Data requirements: What training data does this feature need? Does it exist? Is it clean? Is it representative of the actual use case?

Bias and fairness: Could the AI's training data contain biases that produce unfair outcomes for some users? What is the testing plan?

Privacy: Does the AI process personal data? What are the data retention and processing consent requirements?

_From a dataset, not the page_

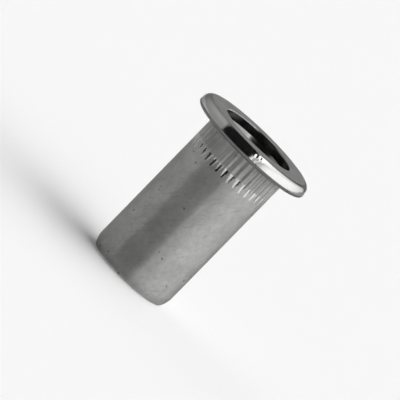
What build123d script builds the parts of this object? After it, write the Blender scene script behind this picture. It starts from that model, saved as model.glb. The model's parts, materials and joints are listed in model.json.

Regulatory compliance: In regulated industries (healthcare, finance, legal), AI decision support has specific compliance requirements. The PO must understand these before the feature is scoped.

Key Takeaways

  • AI feature requirements must specify probabilistic behavior explicitly: accuracy thresholds, failure modes, false positive/negative cost, human oversight design
  • Acceptance criteria for AI features: process-based (always runs), accuracy-based (performance targets on validation data), and UX-based (comprehensible to reviewers)
  • Human-in-the-loop design is a first-class requirement, not an afterthought: define who reviews, what they see, what they can do, and how decisions are recorded
  • Feedback loops are requirements: how does the AI improve over time, and who is responsible for triggering retraining reviews?
  • Fallback behavior is a requirement: what happens when the AI service is unavailable? AI cannot be a single point of failure in a critical business process

---

Practice: Choose an AI feature you've shipped or seen in a product you use. Re-write its requirements using the framework from this lesson. What was missing from the original specification? What would have changed in the implementation if these requirements had been explicit from the start?